La Venise de l’étendard n’était qu’une apparition charmante mais voilée et lointaine ; à présent nous voici au cœur de la ville : Carpaccio a été chargé de peindre pour la confrérie de Saint-Jean l’Évangéliste un panneau dans la série de ceux qu’exécutent Gentil Bellin, Mansueti, Benedetto Diana et son maître Lazare Bastian.

Le sujet, la guérison d’un démoniaque par le patriarche de Grado, l’inspire peu et, sans s’arrêter au miracle même qu’il relègue dans un coin de sa toile, il ne voit plus que le cadre : le grand canal près du Rialto, et tout s’efface devant une transposition synthétique de la cité et de la vie vénitiennes.

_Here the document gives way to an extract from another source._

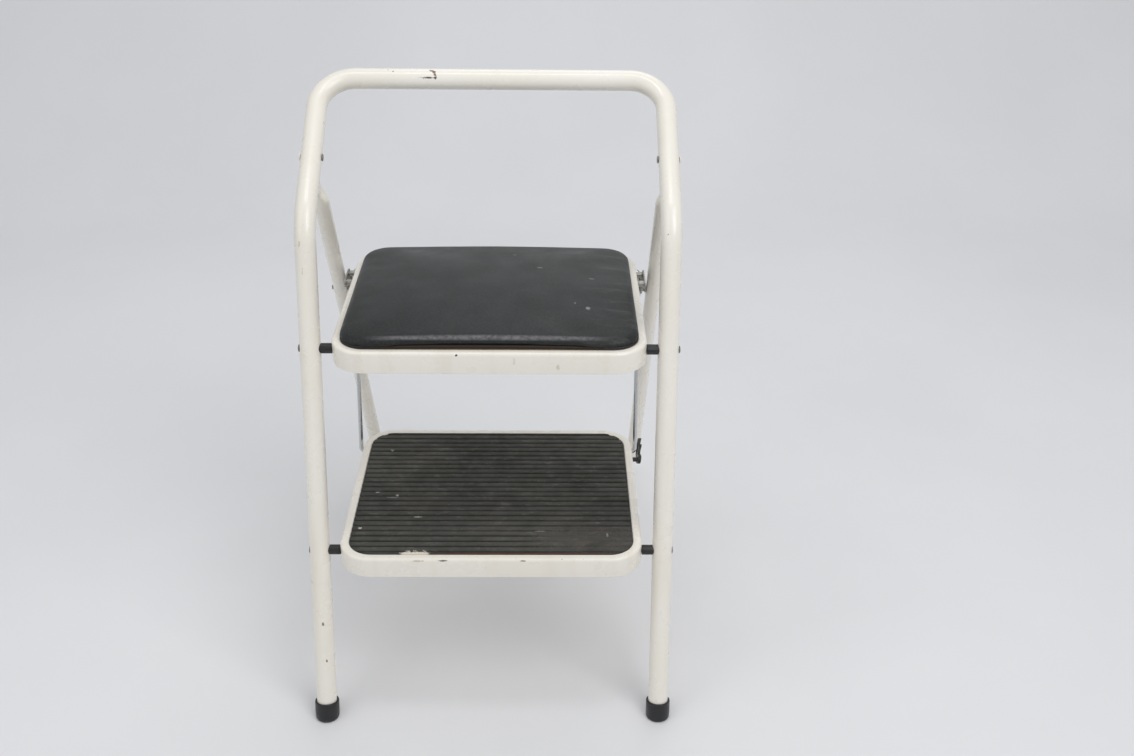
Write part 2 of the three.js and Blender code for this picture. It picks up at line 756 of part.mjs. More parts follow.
// Shouldered rivet: the shoulder keeps a plate clear of the rod beside the pan
function shoulderRivet(thickness) {
  const shank = half(hookRivetDiameter);
  const innerX = faceBehind(hookRear.y, half(hookRivetHeadDiameter));
  const wallX = panHalfWidth + touchGap;
  const plateInnerX = plateX - touchGap;
  const outerX = plateX + thickness + touchGap;
  const innerHead = domed(half(hookRivetHeadDiameter), innerX, -hookRivetHeadHeight).reverse();
  const shoulder = half(hookShoulderDiameter);
  return turnedAboutX([
    ...innerHead,
    [shank, innerX],
    [shank, wallX],
    [shoulder, wallX],
    [shoulder, plateInnerX],
    [shank, plateInnerX],
    [shank, outerX],
    ...domed(shank + touchGap * 2, outerX, touchGap),
  ]);
}

function washer() {
  const face = faceBehind(0, half(washerDiameter));
  return ringAboutX(half(washerDiameter), half(pivotDiameter) + holeGap, face - washerThickness, face);
}

const rodSetback = panRearY - rodBackDistance;
const rearRodPlace = new THREE.Vector3(0, rodSetback, 0);
const screwY = [-panFrontOverhangLength + screwInset, panRearY - screwInset];
const screwX = panHalfWidth - screwInset;
const screwPlaces = screwY.flatMap((y) => [[-screwX, y], [screwX, y]]);

function uprightPin(radius, fromZ, toZ, x, y) {
  const profile = [[0, fromZ], [radius, fromZ], [radius, toZ], [0, toZ]];
  const geometry = new THREE.LatheGeometry(profile.map(([r, z]) => new THREE.Vector2(r, z)), rodSides);
  geometry.rotateX(half(Math.PI));
  geometry.translate(x, y, 0);
  return solidOf(geometry);
}

function seatPan() {
  const tray = panSolid();
  const pivotHoles = sideHoles(half(pivotDiameter) + holeGap, 0, 0);
  const rodHoles = sideHoles(half(rodDiameter) + rodHoleGap, rodSetback, 0);
  const hookHoles = [hookFront, hookRear].map((p) => sideHoles(half(hookRivetDiameter) + holeGap, p.y, p.z));
  const plate = pivotDepth - recessDepth;
  const screwHoles = screwPlaces.map(([x, y]) => (
    uprightPin(half(screwDiameter) + holeGap, plate - overrunLength, plate + overrunLength, x, y)
  ));
  return cut(tray, [pivotHoles, rodHoles, ...hookHoles, ...screwHoles]);
}

const boardBottom = pivotDepth - recessDepth + touchGap;
const boardTop = boardBottom + boardThickness;

function seatBoard() {
  const inset = rimWidth + boardInset;
  const board = recessSlab([[inset, boardBottom], [inset, boardTop]]);
  const pilotTop = boardBottom + screwLength - touchGap;
  const pilots = screwPlaces.map(([x, y]) => (
    uprightPin(half(screwDiameter) + holeGap, boardBottom - overrunLength, pilotTop, x, y)
  ));
  return cut(board, pilots);
}

// Crowned pad: its sides draw in between the corners and its top rises to the middle
function seatPad() {
  const rim = pivotDepth + touchGap;
  const drawn = (inset) => panOutline(inset, padCornerRadius + padInset - inset).map((p) => {
    const shareX = p.x / panHalfWidth;
    const shareY = (p.y - panMiddleY) / half(panDepth);
    const x = p.x - Math.sign(p.x) * padDrawInDepth * (1 - shareY ** 2);
    const y = p.y - Math.sign(p.y - panMiddleY) * padDrawInDepth * (1 - shareX ** 2);
    return new THREE.Vector2(x, y);
  });
  const fallen = (x, y, height) => {
    const shareX = x / panHalfWidth;
    const shareY = (y - panMiddleY) / half(panDepth);
    return rim + height * (1 - padCornerFallShare * (shareX * shareY) ** 2);
  };
  const ring = (points, height) => points.map((p) => new THREE.Vector3(p.x, p.y, fallen(p.x, p.y, height)));
  const edge = drawn(padInset);
  const shoulderRings = quarterTurn(headSteps).map((angle) => {
    const inset = padInset + padShoulderRadius * (1 - Math.cos(angle));
    return ring(drawn(inset), padEdgeHeight - padShoulderRadius * (1 - Math.sin(angle)));
  });
  const shoulder = drawn(padInset + padShoulderRadius);
  const crownRings = crownShares.map((share) => shoulder.map((p) => {
    const height = padEdgeHeight + (padCrownHeight - padEdgeHeight) * (1 - share ** 2);
    const x = p.x * share;
    const y = panMiddleY + (p.y - panMiddleY) * share;
    return new THREE.Vector3(x, y, fallen(x, y, height));
  }));
  const tucked = ring(drawn(padInset + padTuckDepth), 0);
  const whole = lofted([tucked, ring(edge, padTuckHeight), ...shoulderRings, ...crownRings]);
  const inset = rimWidth + boardInset - touchGap;
  const room = recessSlab([[inset, boardBottom - overrunLength], [inset, boardTop + touchGap]]);
  return whole.subtract(room);
}

function boardScrew() {
  const headTop = pivotDepth - recessDepth - panWall - touchGap;
  const shankTop = boardBottom + screwLength - 2 * touchGap;
  const profile = [
    [0, headTop - screwHeadHeight],
    [half(screwHeadDiameter) * screwChamferShare, headTop - screwHeadHeight],
    [half(screwHeadDiameter), headTop - half(screwHeadHeight)],
    [half(screwHeadDiameter), headTop],
    [half(screwDiameter), headTop],
    [half(screwDiameter), shankTop],
    [0, shankTop],
  ];
  const geometry = new THREE.LatheGeometry(profile.map(([r, z]) => new THREE.Vector2(r, z)), rodSides);
  geometry.rotateX(half(Math.PI));
  return solidOf(geometry);
}

function seatSidePieces(side) {
  const word = side < 0 ? 'left' : 'right';
  const mirrored = (solid) => (side < 0 ? solid.mirror([1, 0, 0]) : solid);
  const rivet = shoulderRivet(hookPlateThickness);
  return [
    piece(`seat_washer_${word}`, zinc, mirrored(washer())),
    piece(`hook_plate_${word}`, zinc, mirrored(hookPlate())),
    groupAt(hookFront, [piece(`hook_rivet_front_${word}`, zinc, mirrored(rivet))]),
    groupAt(hookRear, [piece(`hook_rivet_rear_${word}`, zinc, mirrored(rivet))]),
  ];
}

const catchStud = turnSide(foldedStud.clone().sub(stepPivot), -seatFold);
const almostFolded = turnSide(stud.clone().sub(rearHinge), -rearFold * throatPathShare).add(rearHinge);
const throatFar = turnSide(almostFolded.sub(stepPivot), -seatFold * throatPathShare);
const throatAlong = throatFar.sub(catchStud).normalize();
const throatAside = new THREE.Vector3(0, throatAlong.z, -throatAlong.y);
const catchRivet = new THREE.Vector3(0, panRearY - catchRivetBackDistance, pivotDepth - catchRivetDepth);

function stepPan() {
  const tray = panSolid();
  const pivotHoles = sideHoles(half(pivotDiameter) + holeGap, 0, 0);
  const rodHoles = sideHoles(half(rodDiameter) + rodHoleGap, rodSetback, 0);
  const holeRadius = half(hookRivetDiameter) + holeGap;
  const fromX = wallInnerX - overrunLength;
  const catchHole = crossPin(holeRadius, fromX, legX, catchRivet.y, catchRivet.z, rodSides);
  return cut(tray, [pivotHoles, rodHoles, catchHole]);
}

// Rubber mat: grooves across the step leave ribs between them
function stepMat() {
  const bottom = pivotDepth - recessDepth + touchGap;
  const matTop = bottom + matThickness;
  const blank = recessSlab([[rimWidth + touchGap, bottom], [rimWidth + touchGap, matTop]]);
  const matDepth = panDepth - 2 * (rimWidth + touchGap);
  const count = Math.floor(matDepth / ribPitch);
  const grooves = [];
  for (let i = 0; i < count; i += 1) {
    const y = panMiddleY + (i - (count - 1) / 2) * ribPitch;
    const groove = new THREE.BoxGeometry(2 * panHalfWidth, grooveWidth, 2 * grooveDepth);
    groove.translate(0, y, matTop);
    grooves.push(solidOf(groove));
  }
  return cut(blank, grooves);
}

// Fold catch: a springy plastic fork that grips the rear leg's stud when folded
function foldCatch() {
  const forkEnd = catchStud.clone().addScaledVector(throatAlong, catchForkLength);
  const eye = sideBar(catchStud, catchEyeRadius, forkEnd, catchEyeRadius, plateX, catchThickness);
  const wallMiddle = half(catchEyeRadius + half(studDiameter) + slotGap);
  const tipStart = forkEnd.clone().addScaledVector(throatAside, wallMiddle);
  const tipEnd = tipStart.clone().addScaledVector(throatAlong, catchTipLength - catchForkLength);
  const tipRoot = catchEyeRadius - wallMiddle;
  const tip = sideBar(tipStart, tipRoot, tipEnd, catchTipRadius, plateX, catchThickness);
  const tail = sideBar(catchRivet, catchTailRadius, catchStud, catchTailRadius, plateX, catchThickness);
  const bossEnd = plateX + half(catchThickness);
  const boss = crossPin(half(catchBossDiameter), panHalfWidth + touchGap, bossEnd, catchRivet.y, catchRivet.z);
  const throatRadius = half(studDiameter) + slotGap;
  const throatEnd = catchStud.clone().addScaledVector(throatAlong, catchThroatLength);
  const fromX = plateX - overrunLength;
  const toX = plateX + catchThickness + overrunLength;
  const throat = sideBar(catchStud, throatRadius, throatEnd, throatRadius, fromX, toX - fromX);
  const hole = crossPin(half(hookRivetDiameter) + holeGap, 0, legX, catchRivet.y, catchRivet.z, rodSides);
  const flat = cut(joined([eye, tip, tail, boss]), [throat, hole]);
  return flat.warp((vertex) => {
    vertex[0] += catchLeanShare * Math.max(vertex[2], 0);
  });
}

function catchFixing() {
  const outerX = plateX + catchThickness + touchGap;
  const face = faceBehind(catchRivet.y, half(hookRivetHeadDiameter));
  const inner = domed(half(hookRivetHeadDiameter), face, -hookRivetHeadHeight).reverse();
  const shank = half(hookRivetDiameter);
  const headSeat = [[shank, face], [shank, outerX]];
  return turnedAboutX([...inner, ...headSeat, ...domed(shank + 2 * touchGap, outerX, touchGap)]);
}

// Side rod: a wire with both ends bent square into the pans, from seat to step
function sideRod(side) {
  const foot = stepPivot.clone().sub(seatPivot);
  const endX = side * (faceBehind(rodSetback, half(clipDiameter)) - rodEndLength);
  const outX = side * rodX;
  const route = [
    new THREE.Vector3(endX, 0, 0),
    new THREE.Vector3(outX, 0, 0),
    new THREE.Vector3(outX, foot.y, foot.z),
    new THREE.Vector3(endX, foot.y, foot.z),
  ];
  return roundBar(bentPath(route, [rodBendRadius, rodBendRadius]), half(rodDiameter), rodSides);
}

// Push-on clip: a dished ring that keeps a rod's end in its hole
function rodClip() {
  const outer = half(clipDiameter);
  const bore = half(rodDiameter) + holeGap;
  const face = faceBehind(rodSetback, half(clipDiameter));
  const rim = [
    [bore, face - 2 * clipThickness],
    [outer, face - clipThickness],
    [outer, face],
    [bore, face - clipThickness],
  ];
  return turnedAboutX([...rim, rim[0]]);
}

function rodPieces(side) {
  const word = side < 0 ? 'left' : 'right';
  const mirrored = (solid) => (side < 0 ? solid.mirror([1, 0, 0]) : solid);
  const foot = stepPivot.clone().sub(seatPivot);
  return groupAt(seatPivot.clone().add(rearRodPlace), [
    piece(`side_rod_${word}`, chrome, sideRod(side)),
    piece(`rod_clip_upper_${word}`, zinc, mirrored(rodClip())),
    groupAt(foot, [piece(`rod_clip_lower_${word}`, zinc, mirrored(rodClip()))]),
  ]);
}

const stool = new THREE.Group();
const sides = [-1, 1];
stool.add(piece('front_frame', paint, frontFrame()));
stool.add(...sides.flatMap(sidePieces));
stool.add(groupAt(rearHinge, [
  piece('rear_frame', paint, rearFrame()),
  ...sides.flatMap(rearSidePieces),
]));
stool.add(groupAt(seatPivot, [
  piece('seat_pan', paint, seatPan()),
  piece('seat_board', plywood, seatBoard()),
  piece('seat_pad', vinyl, seatPad()),
  ...screwPlaces.map(([x, y], i) => groupAt(new THREE.Vector3(x, y, 0), [
    piece(`board_screw_${i + 1}`, zinc, boardScrew()),
  ])),
  ...sides.flatMap(seatSidePieces),
]));
stool.add(groupAt(stepPivot, [
  piece('step_pan', paint, stepPan()),
  piece('step_mat', rubber, stepMat()),
  piece('step_washer_left', zinc, washer().mirror([1, 0, 0])),
  piece('step_washer_right', zinc, washer()),
  piece('fold_catch', plastic, foldCatch()),
  groupAt(catchRivet, [piece('catch_rivet', zinc, catchFixing())]),
]));
stool.add(...sides.map(rodPieces));

// The origin goes under the middle of the whole stool, with the feet on z = 0
stool.updateMatrixWorld(true);
const extent = new THREE.Box3().setFromObject(stool, true);
stool.position.y = -half(extent.min.y + extent.max.y);

export default stool;
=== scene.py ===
"""Folding step stool chair: finished surfaces, materials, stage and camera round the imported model."""

import functools
import math

import bmesh
import bpy
import numpy as np
from mathutils import Matrix, Vector


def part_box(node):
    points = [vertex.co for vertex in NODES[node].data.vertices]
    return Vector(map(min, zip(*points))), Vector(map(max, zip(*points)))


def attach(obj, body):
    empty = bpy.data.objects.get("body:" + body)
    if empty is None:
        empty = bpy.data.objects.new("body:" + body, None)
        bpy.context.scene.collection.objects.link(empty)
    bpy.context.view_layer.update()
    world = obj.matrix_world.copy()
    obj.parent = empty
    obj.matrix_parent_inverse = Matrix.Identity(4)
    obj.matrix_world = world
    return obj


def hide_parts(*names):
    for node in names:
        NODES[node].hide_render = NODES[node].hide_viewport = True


bl_info = {
    "name": "Folding Step Stool Chair",
    "version": (1, 0, 0),
    "blender": (4, 5, 0),
    "location": "View3D > Sidebar > Stool",
    "description": "Builds a cream-painted tube stool with a padded seat and a ribbed step",
    "category": "Object",
}

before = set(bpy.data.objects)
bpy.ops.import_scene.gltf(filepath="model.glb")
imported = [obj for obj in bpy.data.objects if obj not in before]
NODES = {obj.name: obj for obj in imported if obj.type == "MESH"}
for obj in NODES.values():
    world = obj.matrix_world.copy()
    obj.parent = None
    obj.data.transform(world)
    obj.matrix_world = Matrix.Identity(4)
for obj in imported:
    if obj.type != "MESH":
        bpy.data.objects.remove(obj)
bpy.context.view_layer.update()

X = np.array([1.0, 0.0, 0.0])
Y = np.array([0.0, 1.0, 0.0])
Z = np.array([0.0, 0.0, 1.0])
SIDES = (("left", -1), ("right", 1))


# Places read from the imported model
def centre_of(node):
    """The middle of a node's box, in metres."""
    low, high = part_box(node)
    return (np.array(low) + np.array(high)) / 2


def side_plane(point):
    """The same place with no sideways offset."""
    return np.array([0.0, point[1], point[2]])


def ends_of(node):
    """How far the inner and the outer end of a node at one side are from the stool's middle."""
    low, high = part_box(node)
    return sorted((abs(low[0]), abs(high[0])))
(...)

Un ciel admirable, rouge, violet, avec des cirrus harmonieux, forme le fond léger vers lequel s’élancent les hautes cheminées si curieuses avec leurs couronnements rouges et leurs montants incrustés d’arabesques. Les maisons se pressent, étroites ; leurs façades, où les arceaux blancs des fenêtres s’unissent parfois en trilobe, chantent le poème de la brique.

Le grain luisant de la terre brille en quelques endroits, plus loin il est adouci et mat ; l’une d’elles est d’un corail cendré ; celle-ci enfin, rongée d’humidité, n’a plus qu’un rose défaillant sous la couche grise des années.

L’une des demeures s’incruste de marbres où jouent des arabesques colorées.